Locate the line that contains "Reconstruct the object" in the entries below, then repeat it and every following line through the line that contains "import * as THREE from 'three';", exactly, and no others.

> _INPUT ROWS_:
==*==

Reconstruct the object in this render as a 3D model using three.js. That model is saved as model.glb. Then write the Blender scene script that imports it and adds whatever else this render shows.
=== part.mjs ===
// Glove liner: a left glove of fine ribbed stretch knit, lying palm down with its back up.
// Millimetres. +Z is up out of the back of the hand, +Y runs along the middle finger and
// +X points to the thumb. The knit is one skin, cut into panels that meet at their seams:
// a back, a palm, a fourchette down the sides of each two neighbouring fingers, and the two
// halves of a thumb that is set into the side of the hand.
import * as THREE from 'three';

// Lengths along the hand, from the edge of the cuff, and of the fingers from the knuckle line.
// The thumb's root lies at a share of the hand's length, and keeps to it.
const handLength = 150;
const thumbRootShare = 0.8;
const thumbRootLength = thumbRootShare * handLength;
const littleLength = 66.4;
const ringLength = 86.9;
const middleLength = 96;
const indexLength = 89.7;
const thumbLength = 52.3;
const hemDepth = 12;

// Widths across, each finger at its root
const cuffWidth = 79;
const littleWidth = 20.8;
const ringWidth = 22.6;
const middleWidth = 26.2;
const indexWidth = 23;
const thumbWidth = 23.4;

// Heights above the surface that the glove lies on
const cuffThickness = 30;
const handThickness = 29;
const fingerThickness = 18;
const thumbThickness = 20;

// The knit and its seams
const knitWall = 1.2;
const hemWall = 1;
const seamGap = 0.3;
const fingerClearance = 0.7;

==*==

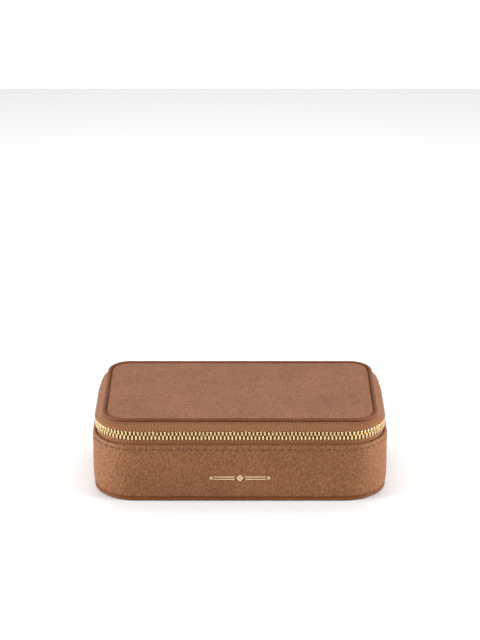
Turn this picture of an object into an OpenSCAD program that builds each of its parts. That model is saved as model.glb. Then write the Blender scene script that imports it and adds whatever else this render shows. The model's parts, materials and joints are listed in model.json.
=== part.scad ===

==*==

> _RESULT BELOW_:
Reconstruct the object in this render as a 3D model using three.js. That model is saved as model.glb. Then write the Blender scene script that imports it and adds whatever else this render shows.
=== part.mjs ===
// Glove liner: a left glove of fine ribbed stretch knit, lying palm down with its back up.
// Millimetres. +Z is up out of the back of the hand, +Y runs along the middle finger and
// +X points to the thumb. The knit is one skin, cut into panels that meet at their seams:
// a back, a palm, a fourchette down the sides of each two neighbouring fingers, and the two
// halves of a thumb that is set into the side of the hand.
import * as THREE from 'three';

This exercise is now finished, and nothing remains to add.